Today we have hosted web apps. I don't think much has changed except that you no longer have the upgrade pain that came with distributed apps. I'm guessing the standard approach is to build an app in a CMS and to associate code files and database records with registered users. So you end up with one huge CMS app and one large relational database. The database is a concern, because over time it is going to end up with lots of redundant fields from customisations. You must be passing some kind of unique token between the server and the client to ensure that the client can't trespass onto someone else's data and if that token gets hacked, the hacker might be able to gain access to your entire customer base! To avoid that database engineers resort to using GUIDs to identify records, so it is virtually impossible to pull up a database record using a random key.

I'm working on a different approach.

  • Each customer has their own database for data. Consequently you can keep it simple with integer id's and integer foreign keys instead of a mess of GUIDs which as well as being confusing massively impact on performance as a index key. The database server manages multiple small databases.
  • Their code, though, resides in a SINGLE database for code. The code database is organised like a library with shelves, books and chapters (pages exist too but these are called indirectly). A shelf is an entire application which comprises many books, but the customer directly accesses just four books, a private book (administration), a public book (customer web pages that can be used by anyone), a protected book (customer web pages that can only be accessed by their registered users) and a global book. The customer books contain only the chapters which are customised for them. Every time a client requests a web page, the customer books are browsed first. If the book's chapter is missing then the chapter is sourced from the global book instead.

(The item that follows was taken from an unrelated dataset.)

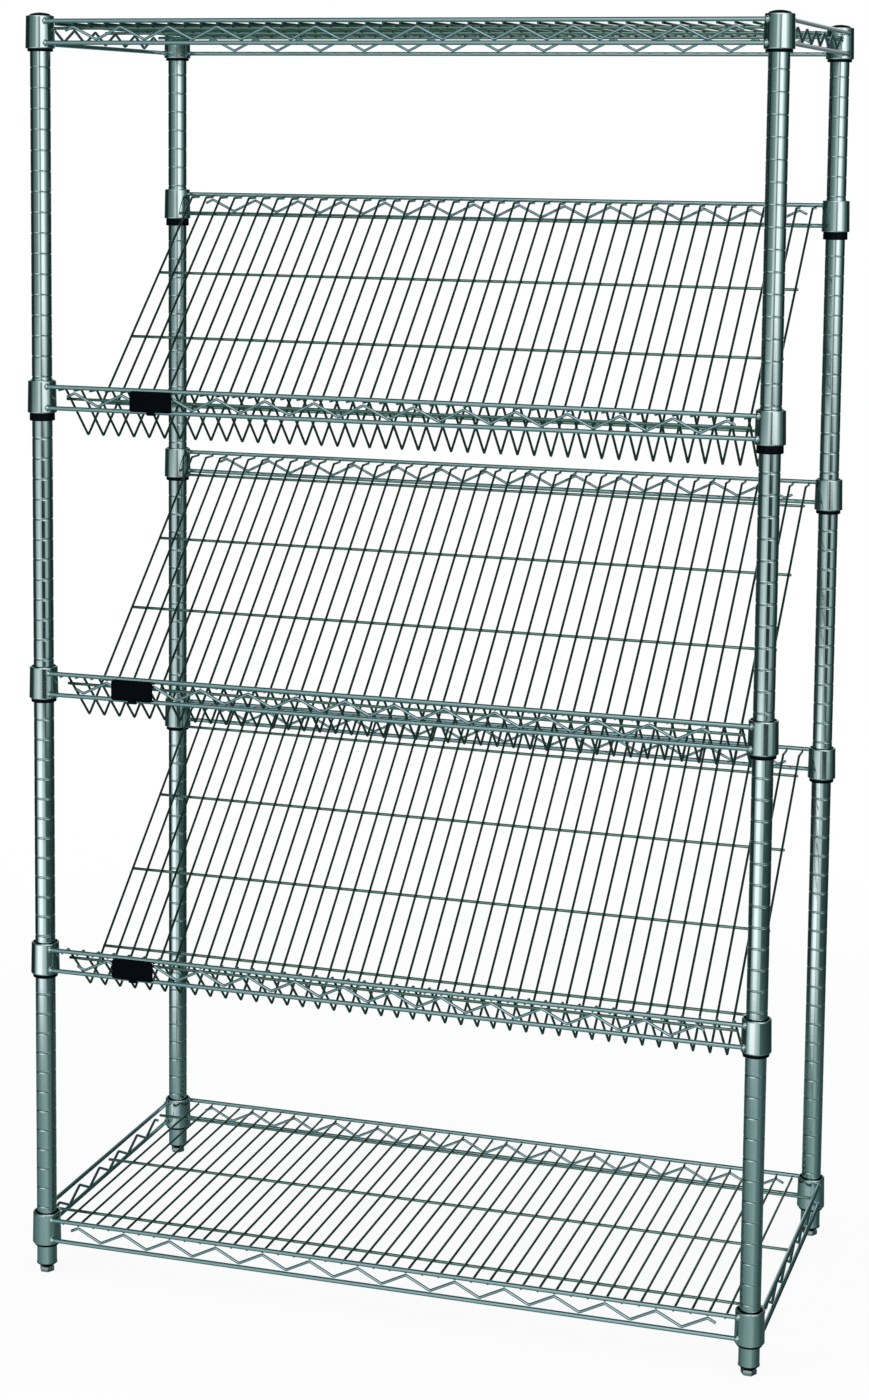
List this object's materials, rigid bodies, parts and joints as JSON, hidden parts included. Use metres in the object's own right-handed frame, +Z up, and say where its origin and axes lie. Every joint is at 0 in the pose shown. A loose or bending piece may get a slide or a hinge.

  • It's impossible for a customer to request another customer's book because to read their book you have to be standing right in front of it. This is pushing the analogy a bit far! I have just ONE very simple cgi file (all it does is collect cgi parameters and cookies, sends them to the code database and returns the reply to the web browser) that calls the code database, but there are MANY COPIES of that file in a shallow directory tree. Each copy has it's own ini file which specifies the name of the book it can access and which database. None of that information passes over the Internet. Access to the cgi files is password protected where necessary (using SSL encrypted basic authentication).